F. ADP and ADP Screening
ADP also urges dismissal is warranted because Plaintiff has named the wrong ADP entity as a Defendant. In moving to dismiss, ADP states that the entity that issued the background screening report was actually ADP Screening and Selection Services, Inc., not Automatic Data Processing, Inc. Doc. 11 at 1, n.1. While the Court cannot dismiss the Complaint on the basis that documents outside the four corners of the Complaint suggest that Plaintiff may have named the wrong Defendant, because the Court is dismissing the Complaint for other reasons, the Court strongly recommends that Plaintiff-in the event he chooses to file an Amended Complaint- determine the proper entity to be sued.
Accordingly, it is
ORDERED:
1. The unauthorized filings by Plaintiff at Docs. 35, 37, 40, 41, 50, 51, 52, 55, and 58 are STRICKEN.

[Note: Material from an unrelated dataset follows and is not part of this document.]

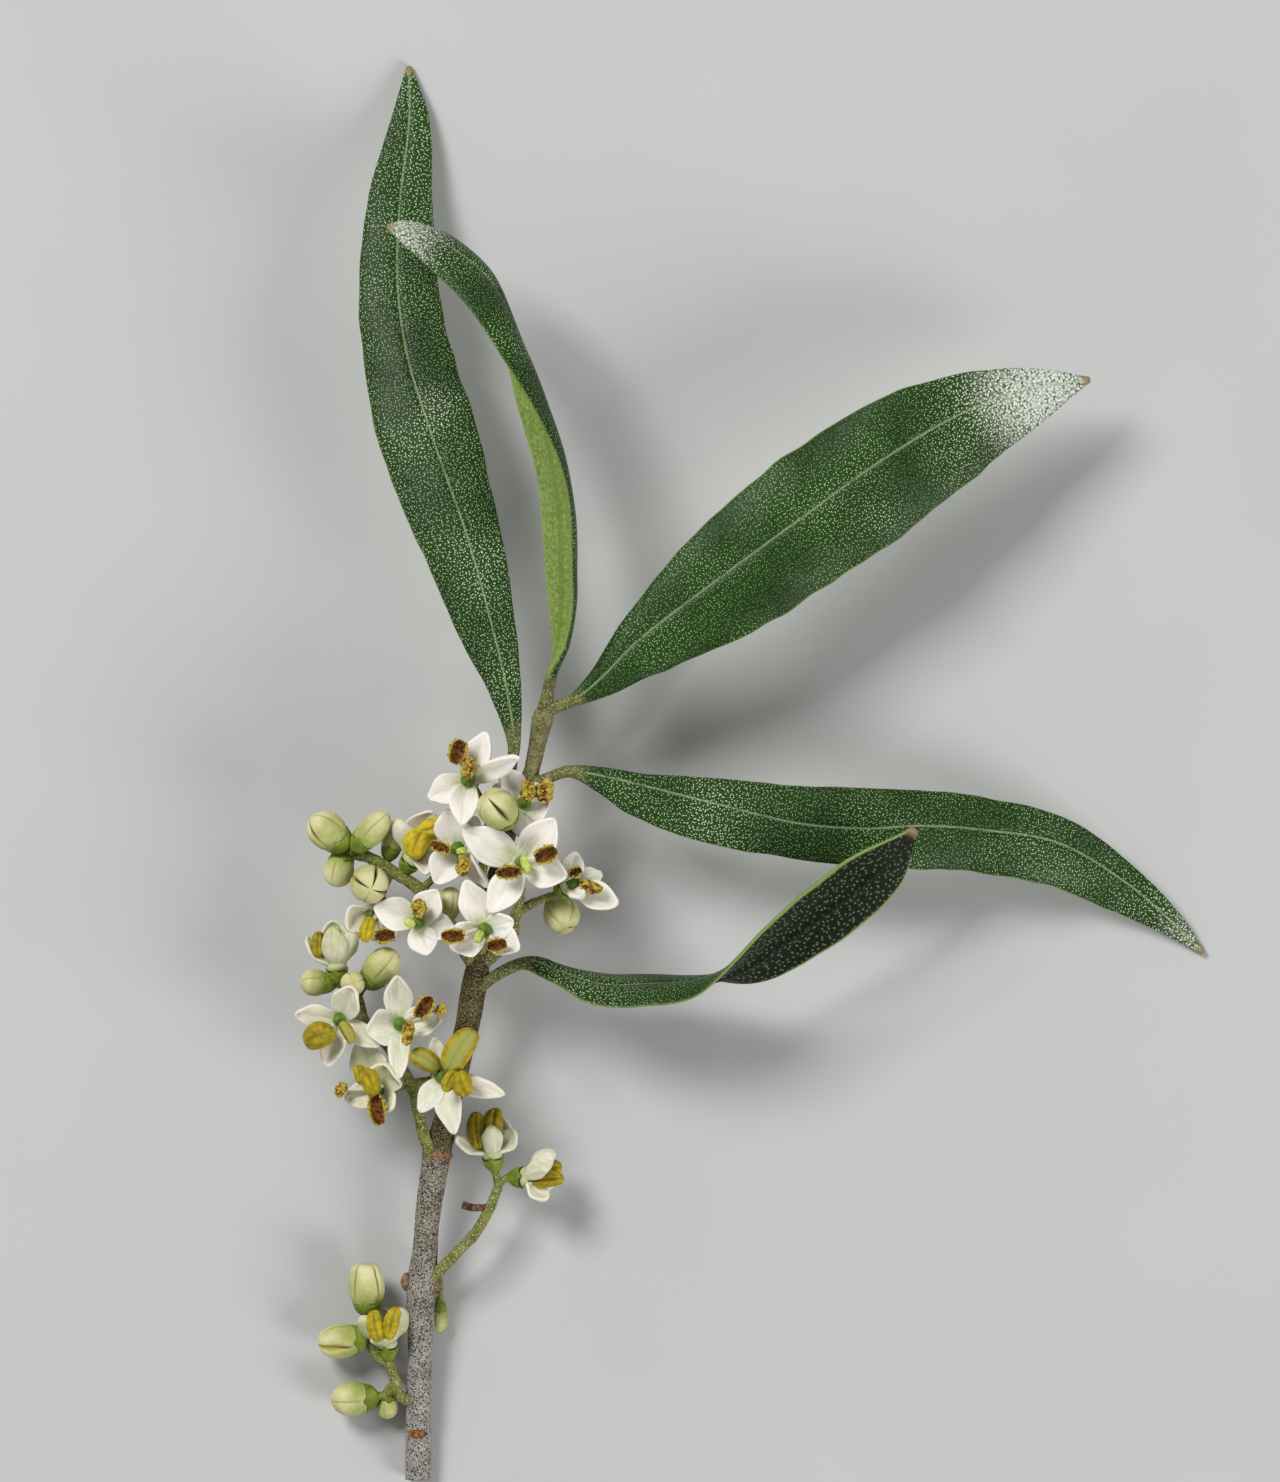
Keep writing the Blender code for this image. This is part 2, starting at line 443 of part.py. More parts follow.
def blade_ring(point, side, normal, left, right, bend_left, bend_right, thick, columns, power):
    """One cross-section of a leaf or petal: both faces of a bent strip that thins out to its edges."""
    upper = []
    lower = []
    for u in columns:
        reach = right if u > 0 else left
        bend = math.radians(bend_right if u > 0 else bend_left)
        if abs(bend) < 0.01:
            across = abs(u) * reach
            drop = 0.0
            lean = 0.0
        else:
            radius = reach / bend
            lean = abs(u) * bend
            across = radius * math.sin(lean)
            drop = radius * (1.0 - math.cos(lean))
        sign = 1.0 if u > 0 else -1.0
        middle = point + side * (sign * across) - normal * drop
        out = (normal * math.cos(lean) + side * (sign * math.sin(lean))).normalized()
        half = 0.5 * thick * math.sqrt(max(0.0, 1.0 - abs(u) ** power))
        upper.append(middle + out * half)
        lower.append(middle - out * half)
    return upper + [lower[k] for k in range(len(columns) - 2, 0, -1)]


def leaf(name, rows):
    """A leaf with its stalk: round in section where it leaves the stem, then a thin bent blade."""
    rows = route(rows, LEAF_STATIONS)
    points = [Vector(r[:3]) for r in rows]
    rings = []
    for point, way, row in zip(points, tangents(points), rows):
        left, right, roll, bend_left, bend_right, thick = row[3:]
        flat_side = way.cross(UP).normalized()
        flat_up = flat_side.cross(way)
        turn = math.radians(roll)
        side = flat_side * math.cos(turn) + flat_up * math.sin(turn)
        normal = flat_up * math.cos(turn) - flat_side * math.sin(turn)
        power = 2.0 + 4.0 * min(1.0, max(0.0, (left + right) / (2.0 * thick) - 0.5))
        rings.append(blade_ring(point, side, normal, left, right, bend_left, bend_right, thick,
                                BLADE_COLUMNS, power))
    return loft(name, rings, len(BLADE_COLUMNS) - 1)


def petal(name, foot, way, tip, half_width, twist, bow_up, bow_out):
    """A boat-shaped petal from the throat of a flower to its tip."""
    reach = tip - foot
    out = (reach - way * reach.dot(way)).normalized()
    start = foot + way * PETAL_START_UP + out * PETAL_START_OUT
    bend = (start + tip) / 2 + way * bow_up + out * bow_out
    side = way.cross(out).normalized()
    rings = []
    for t, wide in PETAL_SHAPE:
        point = start * (1 - t) ** 2 + bend * (2 * t * (1 - t)) + tip * t ** 2
        along = ((bend - start) * (1 - t) + (tip - bend) * t).normalized()
        inner = side.cross(along).normalized()
        if inner.dot(way) < 0 and abs(along.dot(way)) < 0.7 or inner.dot(out) > 0.3:
            inner = -inner
        turn = math.radians(twist) * min(1.0, t * 2.5)
        across = side * math.cos(turn) + inner * math.sin(turn)
        down = side * math.sin(turn) - inner * math.cos(turn)
        rings.append(blade_ring(point, across, down, half_width * wide, half_width * wide,
                                PETAL_BEND, PETAL_BEND, PETAL_THICK, PETAL_COLUMNS, 5.0))
    return loft(name, rings, len(PETAL_COLUMNS) - 1)


def fuse(name, pieces, solver="EXACT"):
    """One body from overlapping closed pieces."""
    base = pieces[0]
    base.name = name
    base.data.name = name
    if len(pieces) == 1:
        return base
    others = bpy.data.collections.new("others")
    for piece in pieces[1:]:
        branch.objects.unlink(piece)
        others.objects.link(piece)
    bpy.context.scene.collection.children.link(others)
    join = base.modifiers.new("join", "BOOLEAN")
    join.operation = "UNION"
    join.operand_type = "COLLECTION"
    join.collection = others
    join.solver = solver
    mesh = evaluated_mesh(base)
    base.modifiers.clear()
    base.data = mesh
    mesh.name = name
    for piece in list(others.objects):
        bpy.data.objects.remove(piece, do_unlink=True)
    bpy.data.collections.remove(others)
    return base


def calyx(foot, way, radius):
    """The green cup under a bud or flower."""
    profile = [CALYX_FOOT] + [(radius * share, height) for share, height in CALYX_SHAPE]
    return turned("calyx", foot, way, profile, 6)


def stalk(foot, way, path):
    """The short stalk from the nearest point of a spray's main stalks to the calyx at a foot."""
    under = foot - way
    start = min(path, key=lambda p: (p - under).length)
    end = foot - way * STALK_END_BELOW
    bend = end - way * ((end - start).length * 0.45)
    middle = start * 0.25 + bend * 0.5 + end * 0.25
    rows = [(*start, STALK_RADIUS), (*middle, STALK_RADIUS), (*end, STALK_END_RADIUS)]
    return tube("stalk", rows, 3, 1)


def stem():
    """The woody stem with its leaf scar, old bud bases and end bud."""
    pieces = [tube("stem", STEM, 24, 3)]
    for centre, (wide, deep, high) in STEM_BUMPS:
        pieces.append(ball("bump", centre, ((wide, 0, 0), (0, deep, 0), (0, 0, high)), 7, 4))
    return fuse("stem", pieces)


def bud(name, foot, way, length, radius):
    """A closed or opening flower bud."""
    profile = [(radius * BUD_FOOT_SHARE, JOINT_GAP)]
    profile += [(radius * wide, length * high) for wide, high in BUD_SHAPE]
    return turned(name, foot, way, profile, 8)


def anther(foot, way, centre, angle, length, width):
    """A filament and the anther on it."""
    toward = centre - foot
    level = (toward - way * toward.dot(way)).normalized()
    base = foot + way * FILAMENT_START_UP + level * FILAMENT_START_OUT
    middle = (base + centre) / 2 + way * FILAMENT_RISE
    rows = [(*base, FILAMENT_RADIUS), (*middle, FILAMENT_RADIUS), (*centre, FILAMENT_RADIUS)]
    turn = math.radians(angle)
    axes = (Vector((math.cos(turn), math.sin(turn), 0.0)) * (length / 2),
            Vector((-math.sin(turn), math.cos(turn), 0.0)) * (width / 2),
            UP * (width * ANTHER_THICKNESS_SHARE))
    return [tube("filament", rows, 3, 0), ball("anther", centre, axes, 6, 3)]


def flower(name, foot, way, bow_up, bow_out, petals, anthers):
    """An open flower: throat, ovary, four petals and two anthers in one body.
    They are joined by MANIFOLD, because EXACT leaves open edges where thin petals cross."""
    pieces = [turned("throat", foot, way, THROAT_SHAPE, 6)]
    side = way.orthogonal().normalized() * OVARY_RADIUS
    other = way.cross(side)
    pieces.append(ball("ovary", foot + way * OVARY_HEIGHT, (side, other, way * OVARY_HALF_LENGTH), 5, 4))
    for x, y, z, half_width, twist in petals:
        pieces.append(petal("petal", foot, way, Vector((x, y, z)), half_width, twist, bow_up, bow_out))
    for x, y, z, angle, length, width in anthers:
        pieces += anther(foot, way, Vector((x, y, z)), angle, length, width)
    return fuse(name, pieces, "MANIFOLD")


made = {"bark": [stem()]}
made["leaf"] = [leaf(name, rows) for name, rows in LEAVES.items()]
made["bud"] = []
made["petal"] = []
green = {}
paths = {}
for name, stalks in SPRAYS.items():
    green[name] = [tube(name, rows, len(rows) + 3, 1) for rows in stalks]
    paths[name] = [Vector(r[:3]) for rows in stalks for r in route(rows, 4 * len(rows))[2:]]

for name, (spray, foot, way, length, diameter) in BUDS.items():
    foot = Vector(foot)
    way = Vector(way).normalized()
    green[spray] += [calyx(foot, way, diameter / 2 * BUD_CALYX_SHARE), stalk(foot, way, paths[spray])]
    made["bud"].append(bud(name, foot, way, length, diameter / 2))

for name, (spray, foot, way, *rest) in FLOWERS.items():
    foot = Vector(foot)
    way = Vector(way).normalized()
    green[spray] += [calyx(foot, way, FLOWER_CALYX_RADIUS), stalk(foot, way, paths[spray])]
    made["petal"].append(flower(name, foot, way, *rest))

made["stalk"] = [fuse(name, pieces) for name, pieces in green.items()]

low = Vector((1e9, 1e9, 1e9))
high = -low
bpy.context.view_layer.update()
for kind, objects in made.items():
    for ob in objects:
        mesh = evaluated_mesh(ob)
        for v in mesh.vertices:
            corner = ob.matrix_world @ v.co
            low = Vector(map(min, low, corner))
            high = Vector(map(max, high, corner))
        bpy.data.meshes.remove(mesh)
        ob.data.materials.clear()
        ob.data.materials.append(materials[kind])
        ob.parent = root

centre = (low + high) / 2
root.scale = (METRES_PER_MM, METRES_PER_MM, METRES_PER_MM)
root.location = Vector((-centre.x, -centre.y, -low.z)) * METRES_PER_MM
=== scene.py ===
# Looks of an olive branch in flower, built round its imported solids: bark, leaves with white scale dots,
# waxy petals, anthers, buds and grainy green stalks, on a pale floor, seen from straight above.
import math

import bpy
import numpy as np
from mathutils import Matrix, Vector, noise


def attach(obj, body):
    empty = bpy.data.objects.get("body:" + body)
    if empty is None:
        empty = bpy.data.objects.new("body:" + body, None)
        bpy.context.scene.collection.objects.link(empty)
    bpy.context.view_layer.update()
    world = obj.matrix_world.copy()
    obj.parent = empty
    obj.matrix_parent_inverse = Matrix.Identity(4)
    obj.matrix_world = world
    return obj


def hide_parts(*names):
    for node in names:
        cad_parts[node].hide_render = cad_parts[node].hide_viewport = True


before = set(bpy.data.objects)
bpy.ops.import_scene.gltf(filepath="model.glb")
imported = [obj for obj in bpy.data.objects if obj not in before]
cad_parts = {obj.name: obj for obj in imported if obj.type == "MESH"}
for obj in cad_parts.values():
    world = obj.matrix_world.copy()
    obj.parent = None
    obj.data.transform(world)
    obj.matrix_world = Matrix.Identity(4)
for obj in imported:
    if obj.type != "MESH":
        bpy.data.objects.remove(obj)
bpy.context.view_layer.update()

# Shapes are drawn in millimetres from the cut end of the stem, at table height, with the stem along +Y.
# This is where that point lies in the row frame.
MM = 0.001
ORIGIN = np.array((-26.6775, -56.698, -0.026))
UP = np.array((0.0, 0.0, 1.0))

# The photograph: its size in pixels, and the part of the drawing that it shows.
PHOTO_WIDTH = 1280
PHOTO_HEIGHT = 1482
MM_PER_PIXEL = 0.08
STEM_PIXEL = 417
LENS = 600.0
SENSOR = 36.0
AIM_HEIGHT = 8.0

# Stem: x, y, z, radius. It swells where leaves and sprays leave it.
STEM = [
    (0.0, 0.0, 1.0, 1.0),
    (0.1, 6.6, 1.6, 1.0),
    (0.2, 12.0, 2.3, 1.02),
    (0.3, 15.4, 2.75, 1.18),
    (0.6, 18.5, 3.1, 1.02),
    (0.9, 21.8, 3.5, 1.0),
    (1.6, 26.2, 4.1, 1.12),
    (2.4, 29.5, 4.6, 0.95),
    (3.2, 33.0, 5.1, 0.96),
    (4.1, 37.0, 5.8, 0.98),
    (4.7, 40.4, 6.4, 1.02),
    (5.1, 42.4, 6.8, 0.74),
    (6.0, 47.4, 7.4, 0.66),
    (7.6, 52.5, 8.0, 0.62),
    (8.8, 55.6, 8.4, 0.78),
    (9.2, 57.0, 8.5, 0.62),
    (9.7, 59.4, 8.8, 0.7),
    (10.1, 61.2, 9.0, 0.85),
    (10.3, 62.1, 9.1, 0.5),
]
# Bumps on the stem: centre, half sizes. A leaf scar near the cut, two old bud bases, the end bud.
STEM_BUMPS = [
    ((0.0, 3.7, 2.0), (0.75, 0.45, 0.55)),
    ((-0.85, 15.9, 2.95), (0.5, 0.75, 0.6)),
    ((1.35, 15.4, 2.8), (0.45, 0.8, 0.6)),
    ((10.5, 62.3, 9.3), (0.4, 0.6, 0.4)),
]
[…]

2. Plaintiff's Complaint (Doc. 1-1) is DISMISSED without prejudice as a shotgun pleading.
3. Plaintiff is granted leave to file an Amended Complaint within twenty-one (21) days, which must correct the deficiencies discussed herein.
4. Failure to file an amended complaint within the time provided will result in the dismissal of this action without further notice.
5. Defendant ADP's Motion to Dismiss (Doc. 11) is DENIED as moot.
6. Defendant Corelogic's Motion to Dismiss (Doc. 20) is DENIED as moot.
DONE AND ORDERED in Tampa, Florida on September 13, 2021.